### GIVEN DATA
— BEGIN —
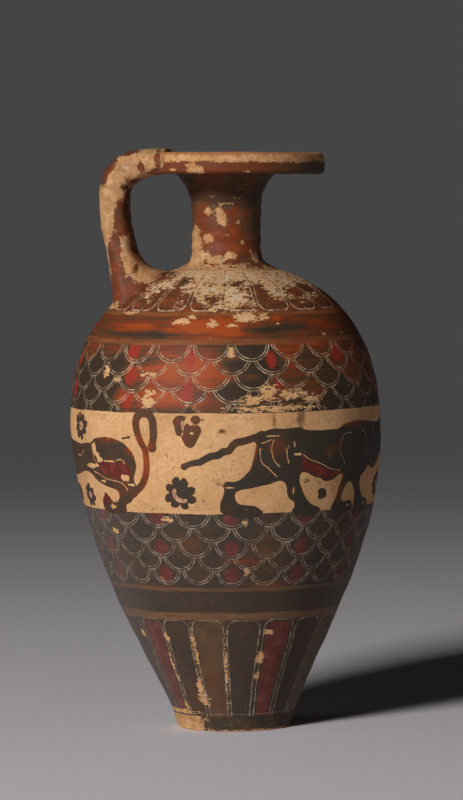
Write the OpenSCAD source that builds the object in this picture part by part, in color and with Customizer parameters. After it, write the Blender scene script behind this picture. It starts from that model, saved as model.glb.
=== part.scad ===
// Aryballos: a small oil flask of fired clay, 120 mm tall, with a plate-like mouth and a strap handle.
// Five pieces, formed apart and luted together while the clay was leather-hard:
// a turned foot, a thrown body, a thrown neck, a thrown mouth plate and a pulled strap handle.
// Millimetres. The flask stands on z = 0, its axis is +Z, and the handle is on the -X side.

/* [Body] */
// Largest outside diameter
belly_d = 64.6; // [54:0.2:78]
// Height of the largest diameter above the ground
belly_z = 63.4; // [53:0.2:76]
// Height of the body from the foot's seat to the neck's seat
body_h = 92.4; // [77:0.2:111]
// Diameter of the turned underside, at the foot's seat
base_d = 25.4; // [21:0.2:31]
// Lean of the wall from the vertical, where it leaves the foot
base_lean = 22; // [14:1:30]
// Slope of the shoulder from the horizontal, where it meets the neck
shoulder_slope = 14; // [9:1:24]
// How long the wall keeps its lean above the foot, as a share of the rise to the belly
base_pull = 0.25; // [0.15:0.01:0.35]
// How full the wall is below the belly, as a share of the same rise
belly_pull_low = 0.41; // [0.3:0.01:0.5]
// How full the wall is above the belly, as a share of the rise to the neck
belly_pull_top = 0.66; // [0.5:0.01:0.75]
// How far the shoulder keeps its slope away from the neck, as a share of the same rise
shoulder_pull = 0.37; // [0.28:0.01:0.46]
// Wall thickness from the foot to the neck
wall_t = 3.0; // [2:0.1:4]
// Thickness of the floor inside the body
floor_t = 4.6; // [3:0.1:6]

/* [Foot] */
// Height of the foot
foot_h = 3.2; // [2.6:0.1:4.2]
// Diameter of the foot at its top
foot_d = 24.8; // [20.6:0.2:31]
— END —
### PROMPT
Print only the lines that run from the start of the listing to the line bearing "the -X side."; please keep the first line and that last one, exactly as they appear.

### ANSWER TO THE EXERCISE
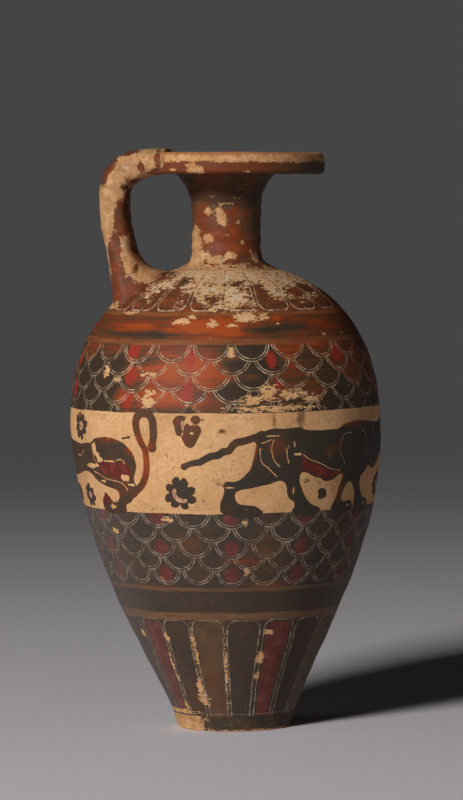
Write the OpenSCAD source that builds the object in this picture part by part, in color and with Customizer parameters. After it, write the Blender scene script behind this picture. It starts from that model, saved as model.glb.
=== part.scad ===
// Aryballos: a small oil flask of fired clay, 120 mm tall, with a plate-like mouth and a strap handle.
// Five pieces, formed apart and luted together while the clay was leather-hard:
// a turned foot, a thrown body, a thrown neck, a thrown mouth plate and a pulled strap handle.
// Millimetres. The flask stands on z = 0, its axis is +Z, and the handle is on the -X side.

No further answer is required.